• The request: Copy out each line of the material below with no changes.

----------

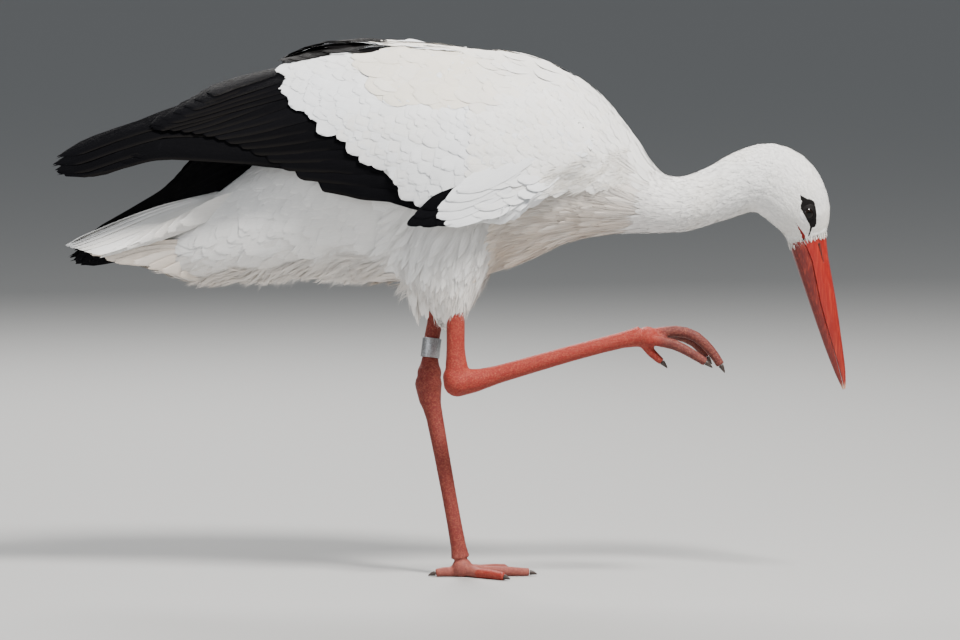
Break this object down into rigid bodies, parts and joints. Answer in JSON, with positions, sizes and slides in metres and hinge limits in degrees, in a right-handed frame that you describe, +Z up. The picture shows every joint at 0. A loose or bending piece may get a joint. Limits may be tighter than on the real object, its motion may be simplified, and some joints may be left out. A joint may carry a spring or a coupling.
{
  "type": "white stork",
  "caption": "Life-size white stork standing on one leg, the other raised and held forward, neck bent, bill pointing down.",
  "frame": {"origin": "the middle of the standing foot's sole, on the floor", "axes": "+X is where the bird faces, from tail to bill; +Y is its left side; +Z is up"},
  "size_m": [0.8882, 0.2179, 0.605],
  "materials": {
    "plumage_white": "flesh under short white feathers, matt",
    "wing_coverts": "folded wing under overlapping rounded white feathers, matt",
    "loose_plumage": "loose hair-like white feathers",
    "tail_feathers": "smooth white vanes",
    "flight_feathers": "black vanes with a low gloss",
    "leg_skin": "red scaled skin, dusty",
    "bill_horn": "red horn, satin",
    "claw_horn": "dark horn",
    "eye": "wet, nearly black",
    "ring_metal": "plain worn metal band"
  },
  "bodies": {
    "root": {"head": "plumage_white", "neck_upper": "plumage_white", "neck_lower": "plumage_white", "trunk": "plumage_white", "tail_coverts": "loose_plumage", "tail": "tail_feathers", "wing_right_coverts": "wing_coverts", "wing_left_coverts": "wing_coverts", "wing_right_flight": "flight_feathers", "wing_left_flight": "flight_feathers", "thigh_right": "plumage_white", "thigh_left": "plumage_white", "shank_right": "leg_skin", "shank_left": "leg_skin", "tarsus_right": "leg_skin", "tarsus_left": "leg_skin", "foot_right": "leg_skin", "foot_left": "leg_skin", "claw_right_middle": "claw_horn", "claw_right_outer": "claw_horn", "claw_right_inner": "claw_horn", "claw_right_hind": "claw_horn", "claw_left_middle": "claw_horn", "claw_left_outer": "claw_horn", "claw_left_inner": "claw_horn", "claw_left_hind": "claw_horn", "bill_upper": "bill_horn", "bill_lower": "bill_horn", "eye_right": "eye", "eye_left": "eye", "leg_ring": "ring_metal"}
  },
  "joints": []
}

----------

• Response:
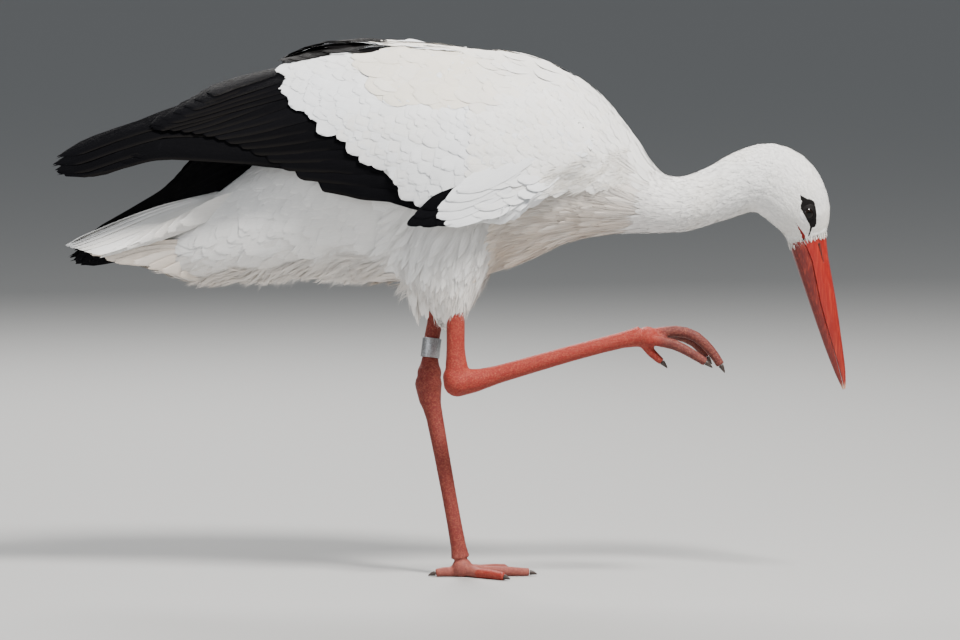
Break this object down into rigid bodies, parts and joints. Answer in JSON, with positions, sizes and slides in metres and hinge limits in degrees, in a right-handed frame that you describe, +Z up. The picture shows every joint at 0. A loose or bending piece may get a joint. Limits may be tighter than on the real object, its motion may be simplified, and some joints may be left out. A joint may carry a spring or a coupling.
{
  "type": "white stork",
  "caption": "Life-size white stork standing on one leg, the other raised and held forward, neck bent, bill pointing down.",
  "frame": {"origin": "the middle of the standing foot's sole, on the floor", "axes": "+X is where the bird faces, from tail to bill; +Y is its left side; +Z is up"},
  "size_m": [0.8882, 0.2179, 0.605],
  "materials": {
    "plumage_white": "flesh under short white feathers, matt",
    "wing_coverts": "folded wing under overlapping rounded white feathers, matt",
    "loose_plumage": "loose hair-like white feathers",
    "tail_feathers": "smooth white vanes",
    "flight_feathers": "black vanes with a low gloss",
    "leg_skin": "red scaled skin, dusty",
    "bill_horn": "red horn, satin",
    "claw_horn": "dark horn",
    "eye": "wet, nearly black",
    "ring_metal": "plain worn metal band"
  },
  "bodies": {
    "root": {"head": "plumage_white", "neck_upper": "plumage_white", "neck_lower": "plumage_white", "trunk": "plumage_white", "tail_coverts": "loose_plumage", "tail": "tail_feathers", "wing_right_coverts": "wing_coverts", "wing_left_coverts": "wing_coverts", "wing_right_flight": "flight_feathers", "wing_left_flight": "flight_feathers", "thigh_right": "plumage_white", "thigh_left": "plumage_white", "shank_right": "leg_skin", "shank_left": "leg_skin", "tarsus_right": "leg_skin", "tarsus_left": "leg_skin", "foot_right": "leg_skin", "foot_left": "leg_skin", "claw_right_middle": "claw_horn", "claw_right_outer": "claw_horn", "claw_right_inner": "claw_horn", "claw_right_hind": "claw_horn", "claw_left_middle": "claw_horn", "claw_left_outer": "claw_horn", "claw_left_inner": "claw_horn", "claw_left_hind": "claw_horn", "bill_upper": "bill_horn", "bill_lower": "bill_horn", "eye_right": "eye", "eye_left": "eye", "leg_ring": "ring_metal"}
  },
  "joints": []
}